- Work instructions:
Below are some entries. Copy each line that holds the string "mathutils".

- Material:
:::

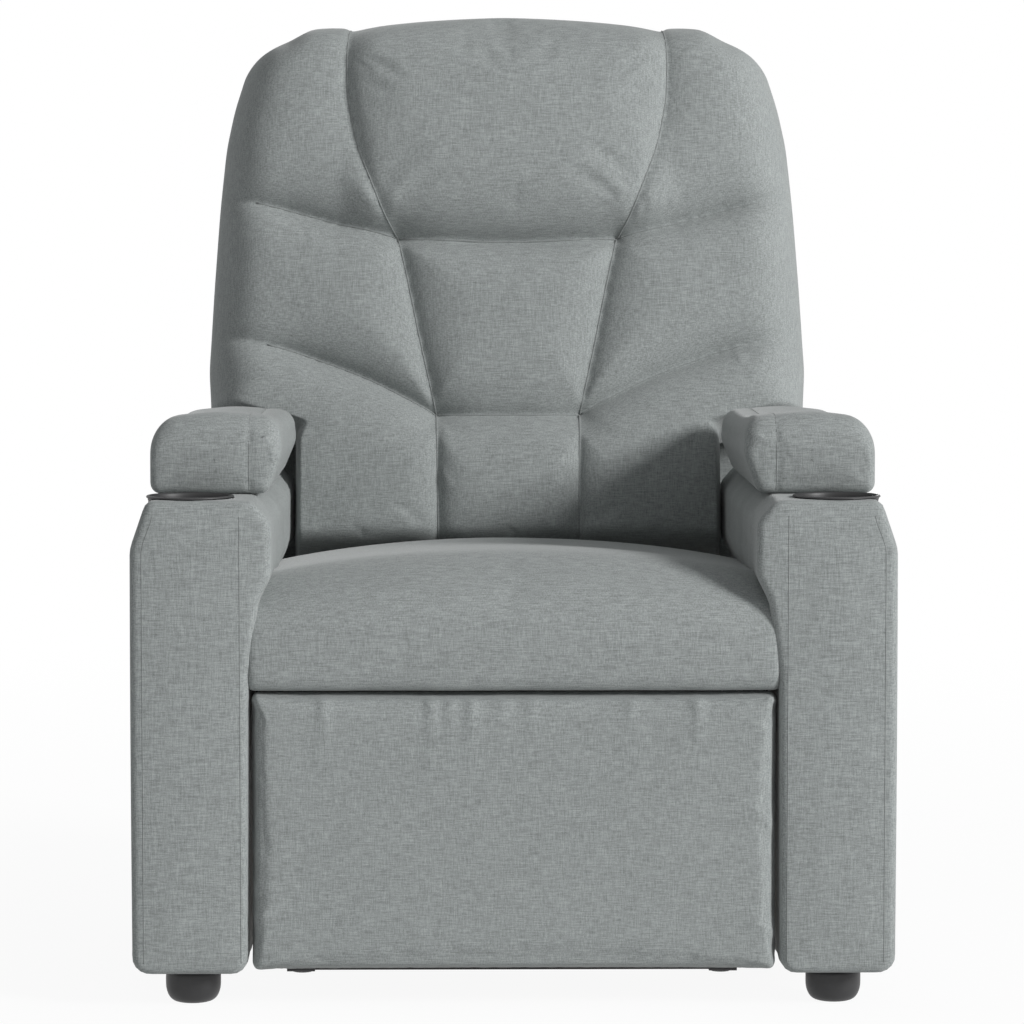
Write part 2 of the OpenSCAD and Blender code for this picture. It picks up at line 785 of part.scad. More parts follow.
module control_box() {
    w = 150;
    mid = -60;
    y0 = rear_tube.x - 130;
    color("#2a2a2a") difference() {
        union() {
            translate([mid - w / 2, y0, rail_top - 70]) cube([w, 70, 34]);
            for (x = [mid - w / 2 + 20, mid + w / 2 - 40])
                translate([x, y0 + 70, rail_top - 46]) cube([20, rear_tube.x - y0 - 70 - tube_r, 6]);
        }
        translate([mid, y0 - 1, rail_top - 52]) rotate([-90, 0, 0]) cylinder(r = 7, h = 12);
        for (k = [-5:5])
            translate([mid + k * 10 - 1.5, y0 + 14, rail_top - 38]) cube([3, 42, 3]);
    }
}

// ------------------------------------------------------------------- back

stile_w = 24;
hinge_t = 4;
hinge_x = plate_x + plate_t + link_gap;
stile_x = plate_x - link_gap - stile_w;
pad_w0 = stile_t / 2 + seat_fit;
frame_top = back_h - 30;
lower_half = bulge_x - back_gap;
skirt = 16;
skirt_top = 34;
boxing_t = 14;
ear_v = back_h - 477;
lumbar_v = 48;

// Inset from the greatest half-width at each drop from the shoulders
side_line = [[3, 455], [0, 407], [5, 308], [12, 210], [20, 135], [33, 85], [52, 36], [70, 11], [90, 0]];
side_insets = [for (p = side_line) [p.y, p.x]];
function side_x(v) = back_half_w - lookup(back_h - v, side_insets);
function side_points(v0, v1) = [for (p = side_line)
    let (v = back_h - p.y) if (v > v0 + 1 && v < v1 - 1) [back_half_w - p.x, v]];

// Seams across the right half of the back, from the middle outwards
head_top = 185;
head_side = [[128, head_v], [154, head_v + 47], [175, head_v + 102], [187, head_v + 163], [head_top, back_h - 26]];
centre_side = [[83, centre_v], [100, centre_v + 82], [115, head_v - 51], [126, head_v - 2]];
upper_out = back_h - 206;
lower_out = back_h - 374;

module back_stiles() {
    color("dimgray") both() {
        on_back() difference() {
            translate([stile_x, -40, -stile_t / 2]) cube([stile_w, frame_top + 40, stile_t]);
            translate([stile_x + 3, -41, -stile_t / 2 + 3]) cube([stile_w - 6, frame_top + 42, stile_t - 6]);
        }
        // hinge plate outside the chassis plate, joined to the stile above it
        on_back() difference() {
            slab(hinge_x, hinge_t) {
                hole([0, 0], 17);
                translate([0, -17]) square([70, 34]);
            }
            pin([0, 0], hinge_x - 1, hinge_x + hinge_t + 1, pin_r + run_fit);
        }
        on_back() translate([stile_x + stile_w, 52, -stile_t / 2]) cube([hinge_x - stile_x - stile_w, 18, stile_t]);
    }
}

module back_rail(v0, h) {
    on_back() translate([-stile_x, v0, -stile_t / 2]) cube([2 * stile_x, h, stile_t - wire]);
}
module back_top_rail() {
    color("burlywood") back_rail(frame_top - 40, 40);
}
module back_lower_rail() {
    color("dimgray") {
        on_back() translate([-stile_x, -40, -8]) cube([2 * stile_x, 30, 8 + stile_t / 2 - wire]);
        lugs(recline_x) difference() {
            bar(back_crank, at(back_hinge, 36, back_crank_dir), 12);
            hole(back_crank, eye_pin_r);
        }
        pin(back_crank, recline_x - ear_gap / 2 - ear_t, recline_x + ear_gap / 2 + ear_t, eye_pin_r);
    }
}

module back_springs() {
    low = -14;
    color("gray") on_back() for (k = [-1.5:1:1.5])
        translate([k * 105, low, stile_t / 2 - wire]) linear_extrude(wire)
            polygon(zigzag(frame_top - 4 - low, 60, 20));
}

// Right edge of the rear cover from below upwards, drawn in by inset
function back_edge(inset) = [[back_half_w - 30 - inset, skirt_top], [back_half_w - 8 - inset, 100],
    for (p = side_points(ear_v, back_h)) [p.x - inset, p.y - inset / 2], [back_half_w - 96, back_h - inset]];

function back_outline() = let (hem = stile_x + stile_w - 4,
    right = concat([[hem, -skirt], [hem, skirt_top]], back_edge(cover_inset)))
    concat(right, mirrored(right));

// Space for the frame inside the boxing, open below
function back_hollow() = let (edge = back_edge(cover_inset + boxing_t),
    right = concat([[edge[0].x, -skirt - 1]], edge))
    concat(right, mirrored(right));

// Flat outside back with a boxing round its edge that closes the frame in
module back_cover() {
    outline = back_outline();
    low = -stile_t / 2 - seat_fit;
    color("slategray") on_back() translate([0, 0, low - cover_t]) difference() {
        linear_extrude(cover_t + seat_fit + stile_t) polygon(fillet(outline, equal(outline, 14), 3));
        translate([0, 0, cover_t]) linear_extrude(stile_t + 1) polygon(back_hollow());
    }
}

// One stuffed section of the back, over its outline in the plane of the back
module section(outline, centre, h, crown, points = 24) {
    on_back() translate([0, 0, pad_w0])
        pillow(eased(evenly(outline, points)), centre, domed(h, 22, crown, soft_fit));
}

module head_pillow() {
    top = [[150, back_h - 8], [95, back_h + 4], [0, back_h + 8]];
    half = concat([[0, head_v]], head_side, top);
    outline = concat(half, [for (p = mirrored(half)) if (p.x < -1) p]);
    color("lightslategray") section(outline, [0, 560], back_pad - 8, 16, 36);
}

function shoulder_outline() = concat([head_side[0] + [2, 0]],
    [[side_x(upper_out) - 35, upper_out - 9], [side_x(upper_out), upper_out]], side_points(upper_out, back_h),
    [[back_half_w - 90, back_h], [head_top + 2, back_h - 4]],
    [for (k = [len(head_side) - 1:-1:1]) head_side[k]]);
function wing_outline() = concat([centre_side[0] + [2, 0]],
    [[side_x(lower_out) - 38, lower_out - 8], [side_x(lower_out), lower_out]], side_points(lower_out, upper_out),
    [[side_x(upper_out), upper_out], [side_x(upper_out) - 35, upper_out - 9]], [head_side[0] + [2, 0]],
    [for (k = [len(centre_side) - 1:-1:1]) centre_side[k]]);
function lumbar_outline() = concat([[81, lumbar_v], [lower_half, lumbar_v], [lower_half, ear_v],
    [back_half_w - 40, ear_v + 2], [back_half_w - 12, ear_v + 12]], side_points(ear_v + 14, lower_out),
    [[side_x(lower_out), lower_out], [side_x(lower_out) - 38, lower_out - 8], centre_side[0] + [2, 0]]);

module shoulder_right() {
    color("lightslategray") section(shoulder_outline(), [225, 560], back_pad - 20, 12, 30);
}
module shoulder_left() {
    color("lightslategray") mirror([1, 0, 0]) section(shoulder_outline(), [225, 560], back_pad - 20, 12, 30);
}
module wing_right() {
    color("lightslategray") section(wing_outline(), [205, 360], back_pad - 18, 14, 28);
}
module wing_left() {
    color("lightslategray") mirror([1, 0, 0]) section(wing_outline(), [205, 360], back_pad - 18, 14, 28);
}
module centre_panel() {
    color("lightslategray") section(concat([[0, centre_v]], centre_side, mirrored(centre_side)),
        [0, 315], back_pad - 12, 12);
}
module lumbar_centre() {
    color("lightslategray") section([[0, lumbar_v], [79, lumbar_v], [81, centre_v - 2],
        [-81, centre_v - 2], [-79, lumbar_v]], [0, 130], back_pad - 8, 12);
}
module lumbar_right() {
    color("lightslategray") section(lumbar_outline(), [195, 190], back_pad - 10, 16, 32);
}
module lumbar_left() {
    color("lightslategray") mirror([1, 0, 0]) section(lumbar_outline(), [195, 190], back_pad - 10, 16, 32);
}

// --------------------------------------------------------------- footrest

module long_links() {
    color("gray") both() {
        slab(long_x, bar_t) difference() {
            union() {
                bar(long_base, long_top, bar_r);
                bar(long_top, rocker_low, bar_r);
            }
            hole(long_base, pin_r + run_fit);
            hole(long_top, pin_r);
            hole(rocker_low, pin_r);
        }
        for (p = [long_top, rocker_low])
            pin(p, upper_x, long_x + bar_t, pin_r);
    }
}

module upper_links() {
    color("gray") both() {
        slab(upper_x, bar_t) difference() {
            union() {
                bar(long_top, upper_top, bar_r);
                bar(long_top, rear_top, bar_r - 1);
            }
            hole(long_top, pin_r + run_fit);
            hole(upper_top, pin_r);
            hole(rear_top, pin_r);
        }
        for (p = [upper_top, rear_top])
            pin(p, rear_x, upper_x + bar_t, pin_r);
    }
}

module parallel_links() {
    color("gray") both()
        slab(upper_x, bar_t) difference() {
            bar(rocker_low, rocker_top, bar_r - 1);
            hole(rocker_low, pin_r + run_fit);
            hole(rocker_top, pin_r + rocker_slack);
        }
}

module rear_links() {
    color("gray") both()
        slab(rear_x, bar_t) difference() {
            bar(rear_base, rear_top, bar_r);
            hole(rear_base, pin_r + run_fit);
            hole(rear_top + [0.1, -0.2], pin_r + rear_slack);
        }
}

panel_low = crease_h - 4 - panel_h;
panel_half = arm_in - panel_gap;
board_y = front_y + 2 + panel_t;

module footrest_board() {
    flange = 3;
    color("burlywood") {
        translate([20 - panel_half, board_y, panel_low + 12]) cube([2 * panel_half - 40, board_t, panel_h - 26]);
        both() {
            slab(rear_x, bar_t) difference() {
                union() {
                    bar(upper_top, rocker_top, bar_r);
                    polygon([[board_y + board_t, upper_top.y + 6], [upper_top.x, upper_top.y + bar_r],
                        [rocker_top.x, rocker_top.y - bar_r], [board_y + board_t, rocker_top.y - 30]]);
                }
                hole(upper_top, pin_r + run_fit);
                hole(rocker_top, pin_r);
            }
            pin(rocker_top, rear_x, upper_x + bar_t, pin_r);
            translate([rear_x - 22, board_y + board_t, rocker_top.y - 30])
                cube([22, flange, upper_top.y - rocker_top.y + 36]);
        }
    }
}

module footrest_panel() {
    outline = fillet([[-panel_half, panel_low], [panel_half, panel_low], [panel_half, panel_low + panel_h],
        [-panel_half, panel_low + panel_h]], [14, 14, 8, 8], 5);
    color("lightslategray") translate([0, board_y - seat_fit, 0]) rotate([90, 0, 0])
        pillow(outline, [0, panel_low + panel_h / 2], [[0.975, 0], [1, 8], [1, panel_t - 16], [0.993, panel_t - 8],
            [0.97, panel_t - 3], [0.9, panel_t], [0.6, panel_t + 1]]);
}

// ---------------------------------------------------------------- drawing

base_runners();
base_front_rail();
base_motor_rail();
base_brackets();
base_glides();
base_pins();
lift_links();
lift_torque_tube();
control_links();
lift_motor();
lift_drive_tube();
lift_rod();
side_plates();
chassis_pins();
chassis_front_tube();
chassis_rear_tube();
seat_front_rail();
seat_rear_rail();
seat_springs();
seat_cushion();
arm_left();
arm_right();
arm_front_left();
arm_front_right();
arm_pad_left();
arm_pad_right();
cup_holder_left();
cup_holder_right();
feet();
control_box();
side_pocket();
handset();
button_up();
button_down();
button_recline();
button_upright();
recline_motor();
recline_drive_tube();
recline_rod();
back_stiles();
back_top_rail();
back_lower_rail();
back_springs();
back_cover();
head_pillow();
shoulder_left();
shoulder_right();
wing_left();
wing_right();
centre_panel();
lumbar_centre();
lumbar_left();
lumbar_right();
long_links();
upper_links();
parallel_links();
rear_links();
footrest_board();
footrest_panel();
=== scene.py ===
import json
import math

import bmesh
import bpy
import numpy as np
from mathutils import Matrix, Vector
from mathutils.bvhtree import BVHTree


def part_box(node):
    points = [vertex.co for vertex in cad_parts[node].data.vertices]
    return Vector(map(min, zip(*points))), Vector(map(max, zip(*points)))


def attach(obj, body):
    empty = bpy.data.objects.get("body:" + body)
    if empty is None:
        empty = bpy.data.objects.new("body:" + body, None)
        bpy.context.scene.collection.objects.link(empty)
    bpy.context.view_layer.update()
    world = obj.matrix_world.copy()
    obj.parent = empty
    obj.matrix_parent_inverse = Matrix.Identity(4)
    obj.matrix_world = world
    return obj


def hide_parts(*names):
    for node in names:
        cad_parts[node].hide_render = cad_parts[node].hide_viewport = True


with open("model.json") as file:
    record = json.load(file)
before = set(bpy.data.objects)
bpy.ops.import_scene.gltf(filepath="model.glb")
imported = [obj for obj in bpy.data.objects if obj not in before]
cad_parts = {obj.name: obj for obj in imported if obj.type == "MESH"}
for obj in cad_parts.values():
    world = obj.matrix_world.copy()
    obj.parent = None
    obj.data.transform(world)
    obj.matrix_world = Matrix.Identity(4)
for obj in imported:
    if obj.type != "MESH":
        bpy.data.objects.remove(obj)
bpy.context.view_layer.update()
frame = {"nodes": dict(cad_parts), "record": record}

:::

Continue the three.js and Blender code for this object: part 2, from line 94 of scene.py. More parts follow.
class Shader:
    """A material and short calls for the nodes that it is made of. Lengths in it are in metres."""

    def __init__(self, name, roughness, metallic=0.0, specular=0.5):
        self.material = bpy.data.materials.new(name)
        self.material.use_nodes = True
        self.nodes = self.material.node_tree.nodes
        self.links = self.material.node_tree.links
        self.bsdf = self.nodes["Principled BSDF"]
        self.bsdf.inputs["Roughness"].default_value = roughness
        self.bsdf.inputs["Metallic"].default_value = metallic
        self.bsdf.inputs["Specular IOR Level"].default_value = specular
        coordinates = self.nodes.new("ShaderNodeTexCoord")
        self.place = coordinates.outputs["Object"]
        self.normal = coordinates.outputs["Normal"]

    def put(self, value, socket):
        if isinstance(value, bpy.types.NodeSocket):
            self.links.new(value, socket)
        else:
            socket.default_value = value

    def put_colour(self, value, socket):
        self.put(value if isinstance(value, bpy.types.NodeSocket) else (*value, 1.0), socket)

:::

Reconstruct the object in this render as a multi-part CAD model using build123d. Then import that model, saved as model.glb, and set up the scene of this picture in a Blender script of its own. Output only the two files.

:::

- Solution to this problem:
from mathutils import Matrix, Vector
from mathutils.bvhtree import BVHTree